::: MATERIAL PROVIDED

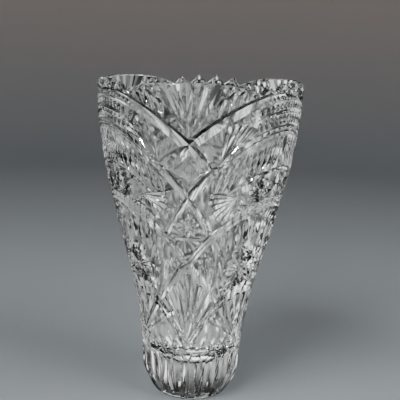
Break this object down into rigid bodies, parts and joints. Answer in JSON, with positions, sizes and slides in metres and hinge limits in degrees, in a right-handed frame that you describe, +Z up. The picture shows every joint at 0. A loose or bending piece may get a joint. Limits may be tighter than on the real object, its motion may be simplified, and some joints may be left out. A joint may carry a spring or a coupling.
{
  "type": "flower vase",
  "caption": "Tall tapered vase of thick clear cut crystal, with a sawtooth scalloped rim, crossing arched mitre cuts round the body and a fluted foot.",
  "frame": {"origin": "on the floor, at the middle of the resting foot, under the vase's own axis", "axes": "+Z up along the vase's axis, out of its mouth; -Y out of the middle of one of the three equal cut panels"},
  "size_m": [0.157, 0.157, 0.25],
  "materials": {
    "clear_crystal": "clear polished cut crystal"
  },
  "bodies": {
    "root": {"glass_vase": "clear_crystal"}
  },
  "joints": []
}
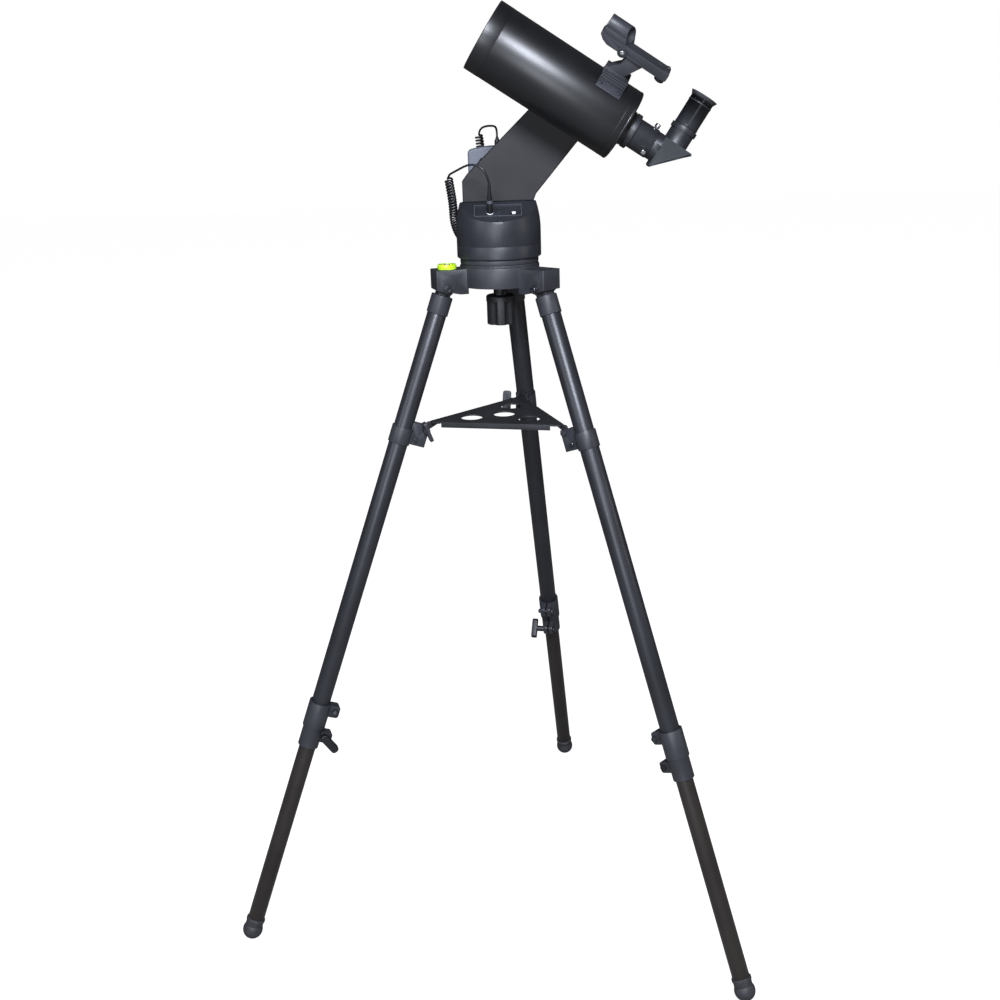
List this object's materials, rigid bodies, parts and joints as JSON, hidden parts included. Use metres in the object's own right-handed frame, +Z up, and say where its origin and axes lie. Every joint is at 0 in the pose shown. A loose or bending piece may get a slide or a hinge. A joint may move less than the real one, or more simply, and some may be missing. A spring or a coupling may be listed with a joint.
{
  "type": "telescope on tripod",
  "caption": "Short black telescope on a side-arm motor-driven mount, with a folding tripod, accessory tray, finder, diagonal, eyepiece and hand controller.",
  "frame": {"origin": "on the floor under the azimuth axis, midway between the three feet", "axes": "+Z up along the azimuth axis; the optical tube points to -X and up; +Y is the arm's side"},
  "size_m": [0.7774, 0.7642, 1.3762],
  "materials": {
    "cast_black": "moulded, fine matt grain",
    "drum_black": "moulded, satin charcoal",
    "arm_grey": "moulded, flat dark grey",
    "tube_black": "satin black paint, fine texture",
    "leg_dark": "anodised satin dark grey",
    "leg_lower": "anodised satin brown black",
    "tray_black": "powder coat",
    "steel_bright": "bright plated screws",
    "knob_black": "moulded grips",
    "diagonal_grey": "moulded, dark grey",
    "eyepiece_black": "anodised black",
    "rubber_black": "soft matt rubber",
    "glass_clear": "coated optical glass",
    "mirror_bright": "silvered",
    "level_lime": "clear lime vial",
    "gear_white": "acetal",
    "handset_grey": "moulded, slate grey",
    "switch_white": "white slider",
    "cord_black": "soft vinyl jacket"
  },
  "bodies": {
    "tripod_head": {"tripod_head": "cast_black", "bubble_level": "level_lime", "leg_pivot_bolts": "steel_bright", "base_plate": "cast_black", "azimuth_gear": "gear_white"},
    "mount_knob": {"mount_knob": "knob_black"},
    "azimuth_mount": {"drum_lower": "drum_black", "drum_upper": "drum_black", "socket_panel": "drum_black", "arm_near_cover": "arm_grey", "arm_far_cover": "arm_grey", "drive_motors": "steel_bright", "handset_case": "handset_grey", "handset_keys": "rubber_black", "cord_plug_panel": "cord_black", "cord_lead_front": "cord_black", "curly_cord_coil": "cord_black", "cord_lead_back": "cord_black", "cord_plug_handset": "cord_black"},
    "azimuth_pinion": {"azimuth_pinion": "gear_white"},
    "altitude_pinion": {"altitude_pinion": "gear_white"},
    "power_switch": {"power_switch": "switch_white"},
    "telescope": {"altitude_hub": "cast_black", "dovetail_bar": "tube_black", "optical_tube": "tube_black", "front_cell": "tube_black", "corrector_lens": "glass_clear", "rear_cell": "tube_black", "visual_back": "eyepiece_black", "finder_shoe": "cast_black", "finder_bracket": "cast_black"},
    "saddle_knob": {"saddle_knob": "knob_black"},
    "focus_knob": {"focus_knob": "knob_black"},
    "primary_mirror": {"primary_mirror": "mirror_bright"},
    "diagonal": {"diagonal_body": "diagonal_grey"},
    "eyepiece": {"eyepiece": "eyepiece_black"},
    "finder": {"finder_body": "cast_black"},
    "finder_knob": {"finder_knob": "knob_black"},
    "tray": {"accessory_tray": "tray_black"},
    "left_upper_leg": {"leg_knuckle_left": "cast_black", "leg_upper_tube_left": "leg_dark", "tray_bracket_left": "cast_black", "leg_clamp_left": "cast_black"},
    "left_lower_leg": {"leg_lower_tube_left": "leg_lower", "foot_left": "rubber_black"},
    "clamp_knob_left": {"clamp_knob_left": "knob_black"},
    "right_upper_leg": {"leg_knuckle_right": "cast_black", "leg_upper_tube_right": "leg_dark", "tray_bracket_right": "cast_black", "leg_clamp_right": "cast_black"},
    "right_lower_leg": {"leg_lower_tube_right": "leg_lower", "foot_right": "rubber_black"},
    "clamp_knob_right": {"clamp_knob_right": "knob_black"},
    "back_upper_leg": {"leg_knuckle_back": "cast_black", "leg_upper_tube_back": "leg_dark", "tray_bracket_back": "cast_black", "leg_clamp_back": "cast_black"},
    "back_lower_leg": {"leg_lower_tube_back": "leg_lower", "foot_back": "rubber_black"},
    "clamp_knob_back": {"clamp_knob_back": "knob_black"}
  },
  "joints": [
    {"name": "mount_knob_turn", "type": "hinge", "parent": "tripod_head", "child": "mount_knob", "pos_m": [0, 0, 1.00154], "axis": [0, 0, 1], "continuous": true},
    {"name": "azimuth_turn", "type": "hinge", "parent": "tripod_head", "child": "azimuth_mount", "pos_m": [0, 0, 1.02994], "axis": [0, 0, 1], "continuous": true},
    {"name": "azimuth_pinion_turn", "type": "hinge", "parent": "azimuth_mount", "child": "azimuth_pinion", "pos_m": [0.018, 0.03118, 1.04994], "axis": [0, 0, 1], "continuous": true},
    {"name": "altitude_tilt", "type": "hinge", "parent": "azimuth_mount", "child": "telescope", "pos_m": [0.1145, 0, 1.25234], "axis": [0, 1, 0], "range_deg": [-38.16, 56.84]},
    {"name": "altitude_pinion_turn", "type": "hinge", "parent": "azimuth_mount", "child": "altitude_pinion", "pos_m": [0.09127, 0.015, 1.22483], "axis": [0, 1, 0], "range_deg": [-290, 195]},
    {"name": "power_switch_slide", "type": "slide", "parent": "azimuth_mount", "child": "power_switch", "axis": [1, 0, 0], "range_m": [-0.002, 0.002]},
    {"name": "saddle_knob_turn", "type": "hinge", "parent": "telescope", "child": "saddle_knob", "pos_m": [0.1145, -0.0069, 1.25234], "axis": [0.547, 0, 0.8371], "continuous": true},
    {"name": "focus_turn", "type": "hinge", "parent": "telescope", "child": "focus_knob", "pos_m": [0.17226, -0.028, 1.21459], "axis": [-0.8371, 0, 0.547], "range_deg": [-1081, 1081]},
    {"name": "mirror_focus_slide", "type": "slide", "parent": "telescope", "child": "primary_mirror", "axis": [-0.8371, 0, 0.547], "range_m": [-0.006, 0.006]},
    {"name": "diagonal_turn", "type": "hinge", "parent": "telescope", "child": "diagonal", "pos_m": [0.20575, -0.062, 1.19271], "axis": [-0.8371, 0, 0.547], "range_deg": [-90, 90]},
    {"name": "eyepiece_slide", "type": "slide", "parent": "diagonal", "child": "eyepiece", "axis": [0.547, 0, 0.8371], "range_m": [0, 0.03]},
    {"name": "finder_tilt", "type": "hinge", "parent": "telescope", "child": "finder", "pos_m": [0.16837, -0.10378, 1.31101], "axis": [0.2568, 0.8829, 0.393], "range_deg": [-2.5, 2.5]},
    {"name": "finder_knob_turn", "type": "hinge", "parent": "finder", "child": "finder_knob", "pos_m": [0.21358, -0.09956, 1.27197], "axis": [0.483, -0.4695, 0.7391], "continuous": true},
    {"name": "fold_left_leg", "type": "hinge", "parent": "tripod_head", "child": "left_upper_leg", "pos_m": [-0.07912, -0.02405, 1.00154], "axis": [0.2909, -0.9568, 0], "range_deg": [0, 20.04]},
    {"name": "extend_left_leg", "type": "slide", "parent": "left_upper_leg", "child": "left_lower_leg", "axis": [-0.3279, -0.0997, -0.9395], "range_m": [-0.29, 0.25]},
    {"name": "clamp_knob_left_turn", "type": "hinge", "parent": "left_upper_leg", "child": "clamp_knob_left", "pos_m": [-0.28259, -0.10681, 0.33036], "axis": [0.2909, -0.9568, 0], "continuous": true},
    {"name": "fold_right_leg", "type": "hinge", "parent": "tripod_head", "child": "right_upper_leg", "pos_m": [0.06039, -0.0565, 1.00154], "axis": [0.6831, 0.7303, 0], "range_deg": [0, 20.04]},
    {"name": "extend_right_leg", "type": "slide", "parent": "right_upper_leg", "child": "right_lower_leg", "axis": [0.2502, -0.2341, -0.9395], "range_m": [-0.29, 0.25]},
    {"name": "clamp_knob_right_turn", "type": "hinge", "parent": "right_upper_leg", "child": "clamp_knob_right", "pos_m": [0.2338, -0.19132, 0.33036], "axis": [0.6831, 0.7303, 0], "continuous": true},
    {"name": "fold_back_leg", "type": "hinge", "parent": "tripod_head", "child": "back_upper_leg", "pos_m": [0.01873, 0.08055, 1.00154], "axis": [-0.974, 0.2265, 0], "range_deg": [0, 20.04]},
    {"name": "extend_back_leg", "type": "slide", "parent": "back_upper_leg", "child": "back_lower_leg", "axis": [0.0776, 0.3338, -0.9395], "range_m": [-0.29, 0.25]},
    {"name": "clamp_knob_back_turn", "type": "hinge", "parent": "back_upper_leg", "child": "clamp_knob_back", "pos_m": [0.04879, 0.29814, 0.33036], "axis": [-0.974, 0.2265, 0], "continuous": true},
    {"name": "tray_swing", "type": "hinge", "parent": "back_upper_leg", "child": "tray", "pos_m": [0.02789, 0.11994, 0.80021], "axis": [0.974, -0.2265, 0], "range_deg": [0, 110.04]}
  ],
  "couplings": [
    {"joint": "azimuth_pinion_turn", "follows": "azimuth_turn", "ratio": 5},
    {"joint": "altitude_pinion_turn", "follows": "altitude_tilt", "ratio": -5},
    {"joint": "focus_turn", "follows": "mirror_focus_slide", "rad_per_m": 3141.6},
    {"joint": "fold_left_leg", "follows": "fold_back_leg", "ratio": 1},
    {"joint": "fold_right_leg", "follows": "fold_back_leg", "ratio": 1},
    {"joint": "tray_swing", "follows": "fold_back_leg", "ratio": 5.491}
  ]
}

::::::

• WHAT IS REQUIRED: Of the lines in the material, how many include "loose"? Respond with the number alone.

• EXERCISE ANSWER: 2